Isso posto, a sua pregnante memória formal e afetiva, na qualidade de pranchas de surfe, diz, sim, um bocado acerca do dilema plástico do trabalho. Excelentes – no caso, insubstituíveis – metáforas de equilíbrio absurdo porém eficiente, exemplos perfeitos de coalescência entre o sólido e o líquido. O que seriam, afinal, tais pranchas senão sólidos que aspiram ao líquido? Dentro do imaginário do trabalho, elas cumprem uma função totêmica, símbolos de resistência lúdica.
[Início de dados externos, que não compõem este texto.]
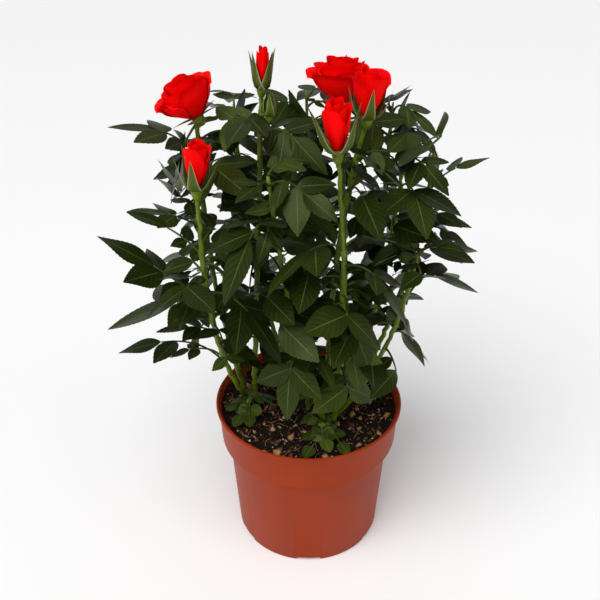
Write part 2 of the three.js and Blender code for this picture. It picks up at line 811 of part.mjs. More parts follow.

O que nem de longe, bem entendido, torna a pintura de Daniel Feingold figurativa. Se nos apressamos a enxergar nessas curvas representações, figuras de pranchas de surfe, aí estragamos tudo. Por princípio, essa pintura é avessa à imagem. Ela se aplica e consome
inteira num processo abstrato de linguagem que jamais pode fixar-se em imagens. Fazê-lo equivaleria a uma renúncia: reduzir a tela a veículo neutro, simples plano de projeção. Quando, ao contrário, ela se atém a um estrito embate planar, arma um campo magnético de forças plásticas imanentes. Cada uma das telas assume, assim, um risco calculado, equilibra-se entre as manobras revitalizantes de uma geometria maleável e a iminência da entropia, procura fazer valer a diferença entre uma incerta ordem vibrante e a mera confusão indiferente.

 

E, como a História da Arte é matéria simbólica movediça, para seguir em frente, ampliar sua área de ação, o artista pode agora retornar de Pollock a Picasso, mais precisamente, ao Picasso da Demoiselles d'Avignon, das colagens e das máscaras africanas. E, por conta própria, reexperimentar o genuíno momento de ruptura picassiano ao quebrar o cânone da forma ocidental e reconstruí-la por meio de signos abertos e descontínuos. O que, a meu ver, confere às obras recentes de Daniel Feingold (sobretudo às telas pequenas e aos papéis) certa fisionomia, um aspecto de máscara. O imprescindível, em última instância, é um quantum de energia pictórica capaz de mobilizar essas formas curvas ao longo de toda a extensão do quadro, capaz de desarticulá-las e rearticulá-las, por assim dizer, simultaneamente. E suspender a operação no momento estético certo, no momento em que tudo se encaixa, mas nem tanto, porque algo está por acontecer, algo está acontecendo.